Luigi Ghirri
“I didn't want to create PHOTOGRAPHS, but MAPS, PLANS that at the same time were meant to be photographs.” (Luigi Ghirri)
Italian photographer Luigi Ghirri (1943–1992) ranks among the trailblazers of European colour photography. The exhibition at Museum Folkwang is the first extensive presentation of Ghirri’s oeuvre in a museum outside of his native Italy.
In his oeuvre, the artist, who had trained as a surveyor, focused on landscapes, still lives and architectural themes – mostly from his home region of Emilia Romagna. He addressed the relationship humans have with their natural and artificial surroundings with perspicacity and a hint of irony. He thus not only reflected the cultural changes of his day, but also the shifts in modes of depiction and representation that were part and parcel of these.
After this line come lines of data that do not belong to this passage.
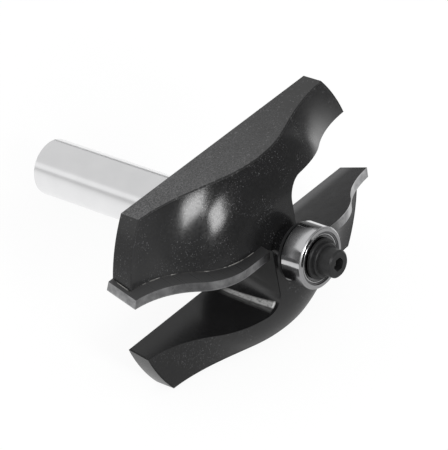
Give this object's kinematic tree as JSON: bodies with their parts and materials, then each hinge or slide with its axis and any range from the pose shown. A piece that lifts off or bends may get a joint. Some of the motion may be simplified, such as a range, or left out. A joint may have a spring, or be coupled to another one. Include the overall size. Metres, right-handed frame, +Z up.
{
  "type": "router bit",
  "caption": "Router bit with a ground shank, a milled ogee head with two carbide-tipped wings and a guide bearing held by a cap screw.",
  "frame": {"origin": "on the table, below the middle of the part's box, as the tool lies on the back edge of its lower flat and the end of its shank", "axes": "+Y from the guide bearing towards the shank, +Z up, +X from the left wing to the right one"},
  "size_m": [0.0694, 0.0768, 0.0415],
  "materials": {
    "body_steel": "satin black coating on the head, bright ground shank",
    "carbide": "ground",
    "black_oxide": "black oxide",
    "bearing_steel": "polished",
    "cage_steel": "satin"
  },
  "bodies": {
    "cutter": {"cutter_body": "body_steel", "carbide_tip_left": "carbide", "carbide_tip_right": "carbide", "rear_washer": "black_oxide", "bearing_inner_ring": "bearing_steel", "front_washer": "black_oxide", "cap_screw": "black_oxide"},
    "bearing_rim": {"bearing_outer_ring": "bearing_steel", "bearing_front_shield": "bearing_steel", "bearing_rear_shield": "bearing_steel"},
    "ball_set": {"bearing_cage": "cage_steel", "bearing_ball_1": "bearing_steel", "bearing_ball_2": "bearing_steel", "bearing_ball_3": "bearing_steel", "bearing_ball_4": "bearing_steel", "bearing_ball_5": "bearing_steel", "bearing_ball_6": "bearing_steel", "bearing_ball_7": "bearing_steel"}
  },
  "joints": [
    {"name": "bearing_spin", "type": "hinge", "parent": "cutter", "child": "bearing_rim", "pos_m": [0, -0.03106, 0.02494], "axis": [0, -0.9615, 0.2747], "continuous": true},
    {"name": "ball_set_spin", "type": "hinge", "parent": "cutter", "child": "ball_set", "pos_m": [0, -0.03106, 0.02494], "axis": [0, -0.9615, 0.2747], "continuous": true}
  ],
  "couplings": [
    {"joint": "ball_set_spin", "follows": "bearing_spin", "ratio": 0.6368}
  ]
}
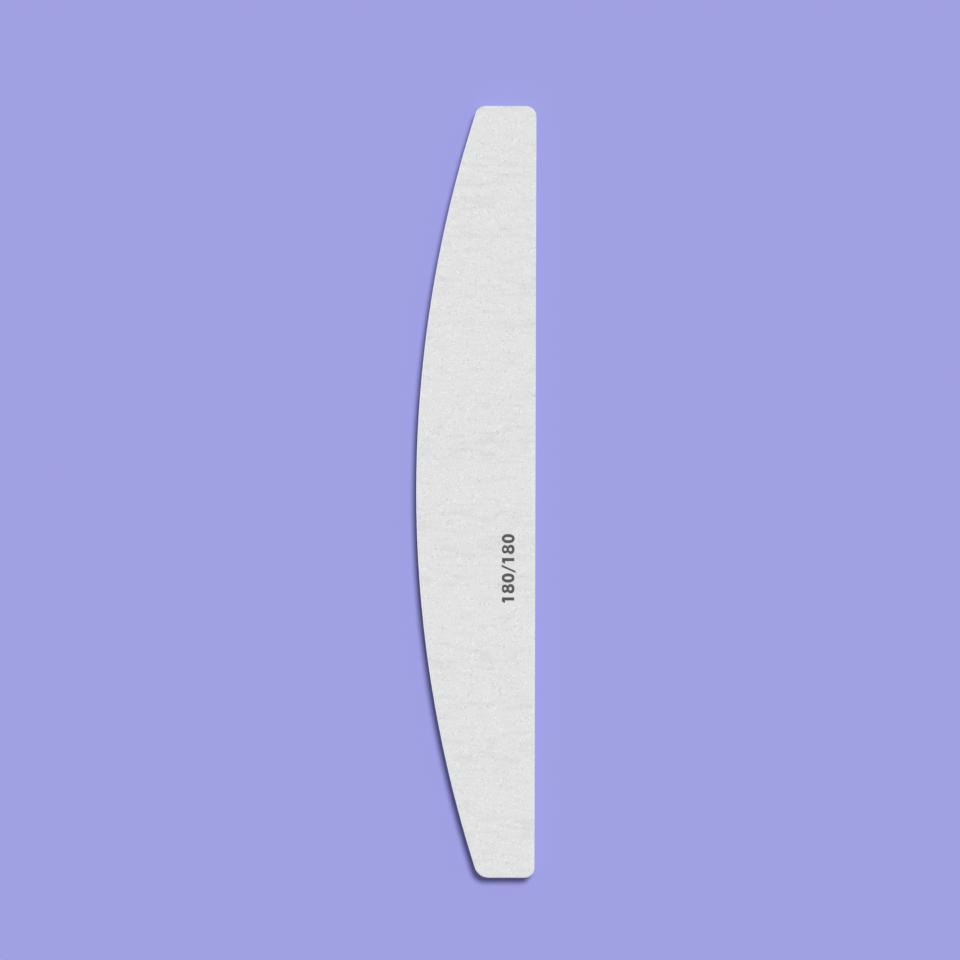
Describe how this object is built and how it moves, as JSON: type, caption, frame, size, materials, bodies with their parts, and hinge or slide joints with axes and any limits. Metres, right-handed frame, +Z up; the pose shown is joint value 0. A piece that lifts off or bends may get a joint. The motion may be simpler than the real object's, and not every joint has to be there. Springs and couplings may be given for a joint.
{
  "type": "nail file",
  "caption": "Half-moon nail file: a flat laminated board with one straight edge and one curved edge, rounded corners and a fine abrasive face on both sides.",
  "frame": {"origin": "centre of the file's bounding box at its lower abrasive face, which it rests on", "axes": "+Y along the file's length, +X from the half-moon edge to the straight edge, +Z up through the thickness to the upper abrasive face"},
  "size_m": [0.0274, 0.178, 0.004],
  "materials": {
    "grit_coat": "matte",
    "backing_paper": "matte",
    "adhesive": "satin",
    "foam": "matte",
    "core_plastic": "satin"
  },
  "bodies": {
    "root": {"lower_grit_coat": "grit_coat", "lower_backing_paper": "backing_paper", "lower_paper_adhesive": "adhesive", "lower_foam_pad": "foam", "lower_core_adhesive": "adhesive", "core_board": "core_plastic", "upper_core_adhesive": "adhesive", "upper_foam_pad": "foam", "upper_paper_adhesive": "adhesive", "upper_backing_paper": "backing_paper", "upper_grit_coat": "grit_coat"}
  },
  "joints": []
}
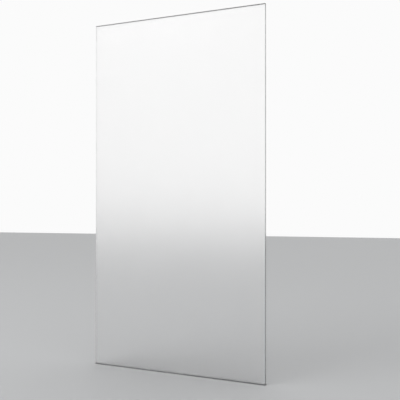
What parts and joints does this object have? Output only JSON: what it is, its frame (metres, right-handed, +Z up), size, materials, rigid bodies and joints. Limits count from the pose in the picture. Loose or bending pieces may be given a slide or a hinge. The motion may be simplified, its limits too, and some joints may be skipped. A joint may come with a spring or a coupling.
{
  "type": "glass screen",
  "caption": "Tall frameless satin-etched glass screen that stands upright out of the floor, clamped in a recessed aluminium base shoe.",
  "frame": {"origin": "middle of the separation pad's underside, which beds on the structural slab; the finished floor is at Z = 0.089 m", "axes": "+X along the pane, to the right as seen from the front; -Y out of the front face; +Z up"},
  "size_m": [0.612, 0.038, 1.249],
  "materials": {
    "etched_glass": "satin acid-etched outer face, polished flat-ground edges",
    "interlayer": "clear, trimmed back from the edge",
    "sealant": "mid grey, tooled smooth",
    "anodised_aluminium": "natural satin anodised",
    "stainless_steel": "plain machined",
    "cradle_plastic": "black, moulded",
    "wedge_plastic": "light grey, moulded",
    "black_rubber": "matt black, extruded"
  },
  "bodies": {
    "root": {"glass_lite_front": "etched_glass", "interlayer": "interlayer", "glass_lite_back": "etched_glass", "floor_joint_seal": "sealant", "base_shoe": "anodised_aluminium", "separation_pad": "black_rubber", "end_cap_left": "anodised_aluminium", "end_cap_right": "anodised_aluminium", "end_cap_screws": "stainless_steel", "cradle_left": "cradle_plastic", "cradle_middle": "cradle_plastic", "cradle_right": "cradle_plastic", "fixed_wedge_left": "wedge_plastic", "fixed_wedge_middle": "wedge_plastic", "fixed_wedge_right": "wedge_plastic", "drive_wedge_left": "wedge_plastic", "drive_wedge_middle": "wedge_plastic", "drive_wedge_right": "wedge_plastic", "front_gasket": "black_rubber", "back_gasket": "black_rubber"}
  },
  "joints": []
}
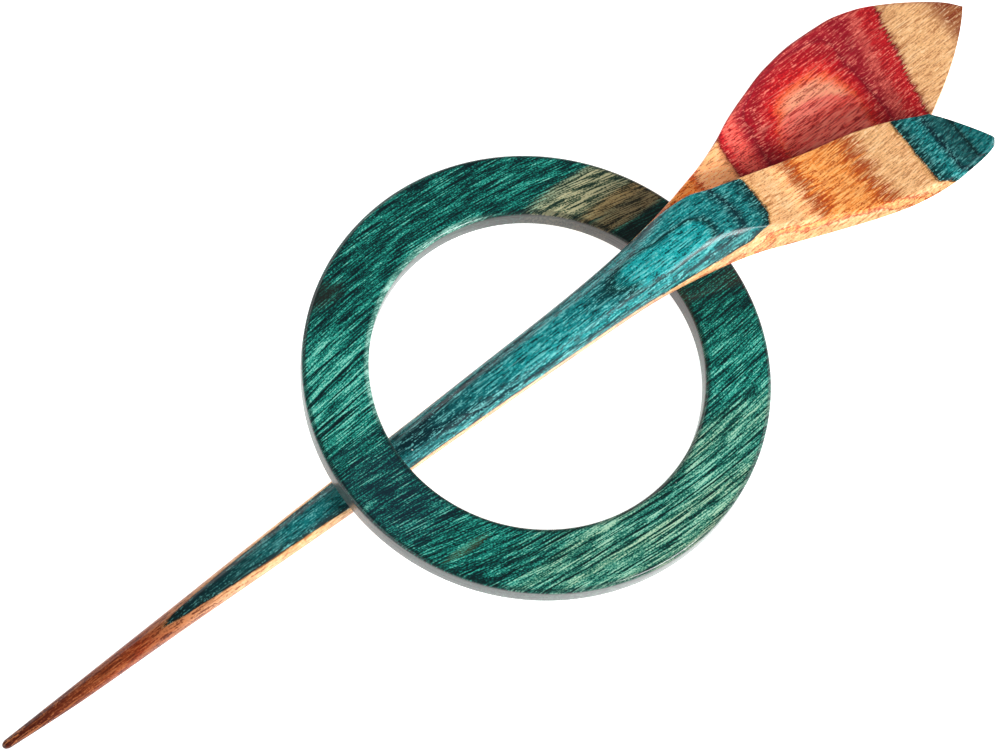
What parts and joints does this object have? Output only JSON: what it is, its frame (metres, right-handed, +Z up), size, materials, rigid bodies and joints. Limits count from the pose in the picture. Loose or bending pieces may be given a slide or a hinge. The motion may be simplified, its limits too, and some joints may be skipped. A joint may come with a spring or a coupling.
{
  "type": "shawl pin",
  "caption": "Shawl pin: a flat wooden ring and a carved, tapered wooden stick with a tulip-shaped head, which passes through the ring to hold a knitted wrap closed.",
  "frame": {"origin": "centre of the bounding box in X and Y, on the surface that the pin lies on", "axes": "+X runs along the ground from the stick's point to its head, +Z is up, and +Y is to the left of the stick as seen from its point"},
  "size_m": [0.1546, 0.06, 0.016],
  "materials": {
    "ring_wood": "gloss",
    "stick_wood": "gloss"
  },
  "bodies": {
    "ring": {"ring": "ring_wood"},
    "stick": {"stick": "stick_wood"}
  },
  "joints": [
    {"name": "stick_slide", "type": "slide", "parent": "ring", "child": "stick", "axis": [0.9989, 0, 0.0459], "range_m": [0, 0.115]}
  ]
}
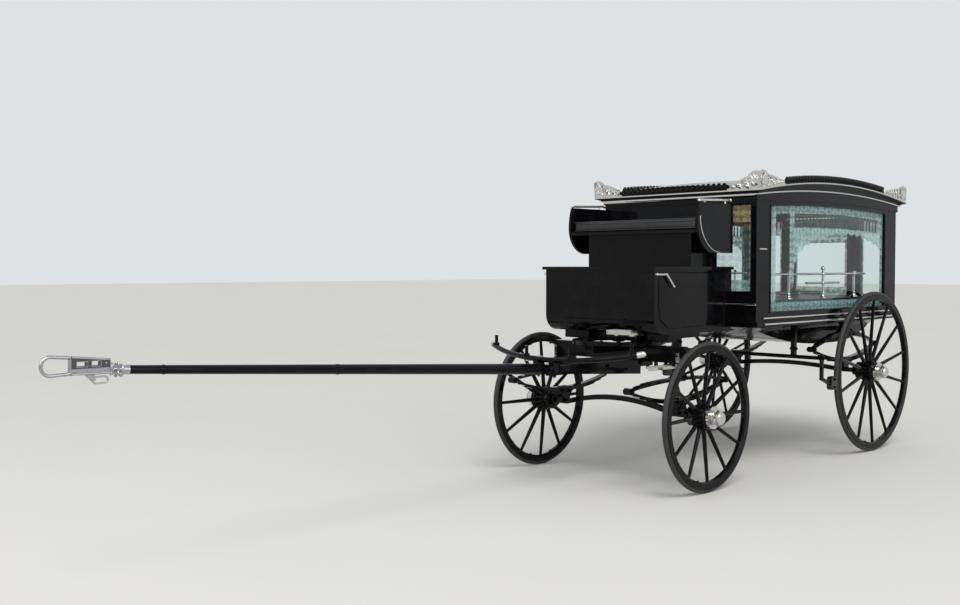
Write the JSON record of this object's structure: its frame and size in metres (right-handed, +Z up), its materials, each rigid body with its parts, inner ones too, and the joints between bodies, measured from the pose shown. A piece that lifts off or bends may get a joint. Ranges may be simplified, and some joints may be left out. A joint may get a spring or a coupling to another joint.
{
  "type": "horse-drawn glass hearse",
  "caption": "Black horse-drawn funeral carriage with a glass-sided coach, arched cornice, spoked wheels, elliptic springs, a turntable forecarriage and a pole.",
  "frame": {"origin": "on the ground under the middle of the whole vehicle, pole included", "axes": "+X forward along the pole, +Y to the vehicle's left (near) side, +Z up"},
  "size_m": [6.7193, 1.656, 2.0638],
  "materials": {
    "black_paint": "deep gloss",
    "silver_plate": "polished",
    "rubber": "matt",
    "glass": "clear, edges etched",
    "leather": "satin",
    "steel": "polished",
    "cloth": "matt"
  },
  "bodies": {
    "carriage_body": {"bier_rails": "silver_plate", "bier_rollers": "silver_plate", "body_irons": "black_paint", "body_mouldings": "silver_plate", "boot": "black_paint", "boot_handles": "silver_plate", "brake_gear": "black_paint", "brake_shoes": "black_paint", "coach_glass": "glass", "coffin_deck": "black_paint", "cornice": "black_paint", "door_hinge_posts": "silver_plate", "floor_sill": "black_paint", "footboard": "black_paint", "front_frame": "black_paint", "front_step": "silver_plate", "rear_axle": "black_paint", "rear_frame": "black_paint", "rear_springs": "black_paint", "roof_crest": "black_paint", "roof_ornaments": "silver_plate", "roof_panel": "black_paint", "seat_box": "black_paint", "seat_cushion": "leather", "seat_frame": "black_paint", "seat_rails": "silver_plate", "side_frame_left": "black_paint", "side_frame_right": "black_paint", "underbody": "black_paint", "upper_turntable": "black_paint", "valance": "cloth"},
    "rear_door": {"rear_door_frame": "black_paint", "rear_door_glass": "glass", "rear_door_hinges": "silver_plate", "rear_door_handle": "silver_plate"},
    "forecarriage": {"lower_turntable": "black_paint", "futchells": "black_paint", "splinter_bar": "black_paint", "splinter_caps": "silver_plate", "driver_steps": "silver_plate", "trace_pins": "black_paint", "front_axle": "black_paint", "front_springs": "black_paint", "pole": "black_paint", "pole_head": "steel"},
    "front_left_wheel_set": {"front_left_wheel": "black_paint", "front_left_tyre": "rubber", "front_left_hub_cap": "silver_plate"},
    "front_right_wheel_set": {"front_right_wheel": "black_paint", "front_right_tyre": "rubber", "front_right_hub_cap": "silver_plate"},
    "rear_left_wheel_set": {"rear_left_wheel": "black_paint", "rear_left_tyre": "rubber", "rear_left_hub_cap": "silver_plate"},
    "rear_right_wheel_set": {"rear_right_wheel": "black_paint", "rear_right_tyre": "rubber", "rear_right_hub_cap": "silver_plate"}
  },
  "joints": [
    {"name": "steering", "type": "hinge", "parent": "carriage_body", "child": "forecarriage", "pos_m": [-0.5235, 0, 0.9], "axis": [0, 0, 1], "range_deg": [-75, 75]},
    {"name": "rear_door_hinge", "type": "hinge", "parent": "carriage_body", "child": "rear_door", "pos_m": [-3.3015, -0.33, 1.445], "axis": [0, 0, 1], "range_deg": [0, 110]},
    {"name": "rear_left_wheel_spin", "type": "hinge", "parent": "carriage_body", "child": "rear_left_wheel_set", "pos_m": [-2.7495, 0.72, 0.61], "axis": [0, 1, 0], "continuous": true},
    {"name": "rear_right_wheel_spin", "type": "hinge", "parent": "carriage_body", "child": "rear_right_wheel_set", "pos_m": [-2.7495, -0.72, 0.61], "axis": [0, 1, 0], "continuous": true},
    {"name": "front_left_wheel_spin", "type": "hinge", "parent": "forecarriage", "child": "front_left_wheel_set", "pos_m": [-0.5235, 0.7, 0.4725], "axis": [0, 1, 0], "continuous": true},
    {"name": "front_right_wheel_spin", "type": "hinge", "parent": "forecarriage", "child": "front_right_wheel_set", "pos_m": [-0.5235, -0.7, 0.4725], "axis": [0, 1, 0], "continuous": true}
  ]
}
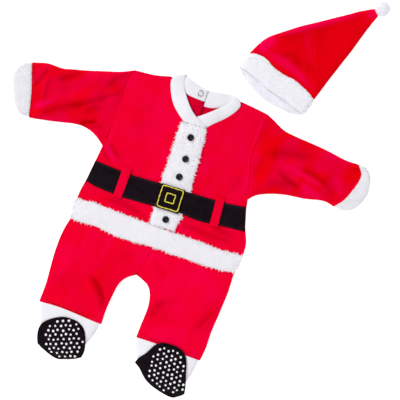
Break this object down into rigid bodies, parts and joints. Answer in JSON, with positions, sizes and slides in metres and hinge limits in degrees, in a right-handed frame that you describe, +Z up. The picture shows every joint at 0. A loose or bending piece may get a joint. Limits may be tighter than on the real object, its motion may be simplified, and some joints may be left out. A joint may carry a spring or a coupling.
{
  "type": "santa suit with hat",
  "caption": "Baby's footed santa suit laid flat with its hat: red velour romper, white plush trims, black belt with buckle patch, dotted soles and a hat with brim and pompom.",
  "frame": {"origin": "on the surface that the suit lies on, below the middle of the buckle", "axes": "+X to the viewer's right across the suit, +Y from the feet to the neck, +Z up off the surface"},
  "size_m": [0.5946, 0.7031, 0.0247],
  "materials": {
    "velour": "red cotton velour with a soft short pile",
    "plush": "white plush with a deep, slightly clumped pile",
    "fleece": "white fleece with a short matt pile",
    "black_cloth": "black woven cotton, matt",
    "sole_cloth": "black cloth with raised white grip dots",
    "patch_cloth": "black twill patch with yellow embroidered lines",
    "snap_plastic": "black moulded snap caps with a soft sheen",
    "snap_steel": "plated ring of a prong snap"
  },
  "bodies": {
    "root": {"front_body": "velour", "back_left": "velour", "back_right": "velour", "trouser_front_left": "velour", "trouser_front_right": "velour", "trouser_back_left": "velour", "trouser_back_right": "velour", "sleeve_left": "velour", "sleeve_right": "velour", "hat_crown": "velour", "cuff_left": "plush", "cuff_right": "plush", "placket_trim": "plush", "hem_trim": "plush", "hat_brim": "plush", "hat_pompom": "plush", "neckband_left": "fleece", "neckband_right": "fleece", "ankle_left": "fleece", "ankle_right": "fleece", "belt": "black_cloth", "belt_loop_left": "velour", "belt_loop_right": "velour", "shoe_upper_left": "black_cloth", "shoe_upper_right": "black_cloth", "sole_left": "sole_cloth", "sole_right": "sole_cloth", "buckle_patch": "patch_cloth", "snap_1": "snap_plastic", "snap_2": "snap_plastic", "snap_3": "snap_plastic", "snap_4": "snap_plastic", "neck_snap_ring": "snap_steel"}
  },
  "joints": []
}
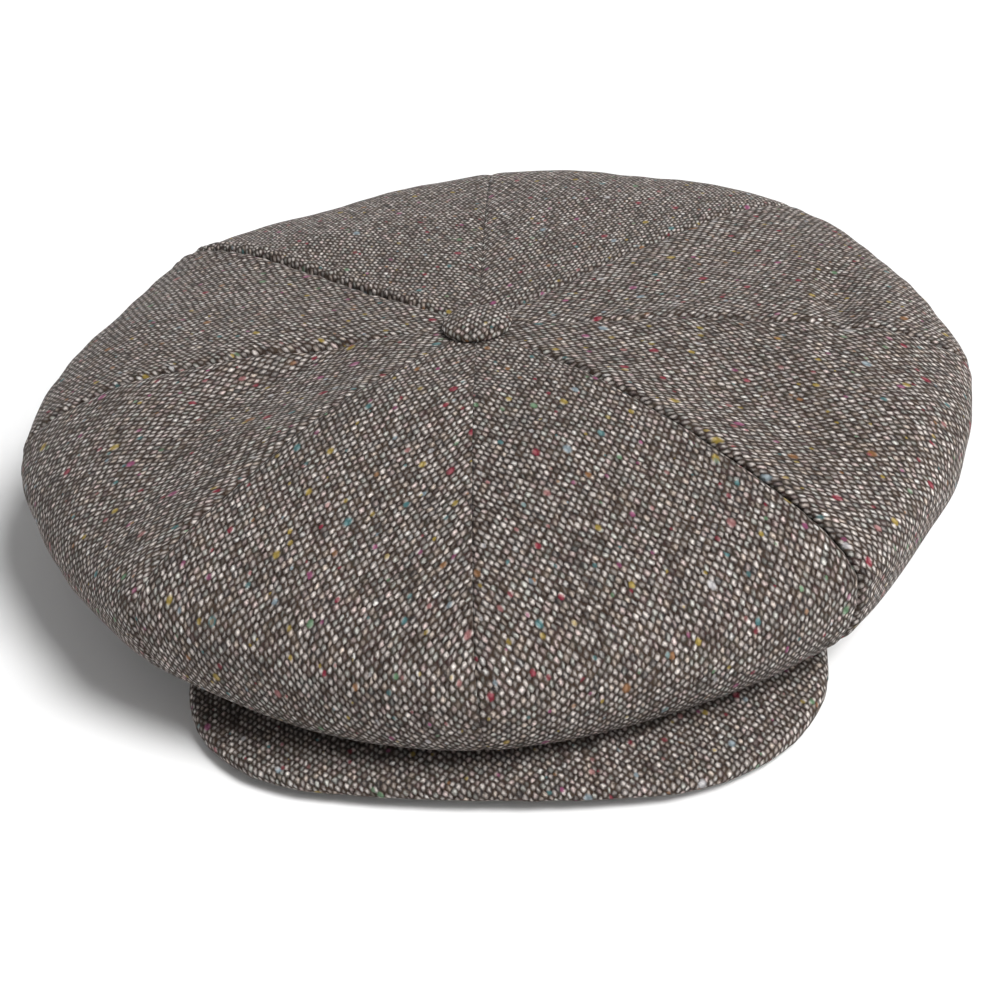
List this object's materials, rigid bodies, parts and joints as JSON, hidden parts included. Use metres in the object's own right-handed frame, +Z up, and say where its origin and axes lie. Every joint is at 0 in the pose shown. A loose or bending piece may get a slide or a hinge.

The exhibition looks at the phase when Ghirri was at his photographically most productive, the 1970s, and highlights his striving for a renewal in photography. The period exemplifies his exceptionally conceptual approach to the medium, while still allowing Ghirri the thinker and essayist to have a say.
Ghirri’s small sized photographs, for the most part printed on matt paper, often resemble film sequences and are characterized by subdued colours. Ghirri had an inimitable sense of colour, space and light, as well as an almost unprecedented knack of humorously visualizing the “commonplace” and making it accessible to a new level of perception.
Curated by James Lingwood, the exhibition at Museum Folkwang takes its cue from the large monographic show held in Parma in 1979 and arranged to specifications by Luigi Ghirri. Around 300 photographs, subdivided into 15 work groups, reveal the broad range of themes Ghirri addressed in the 1970s.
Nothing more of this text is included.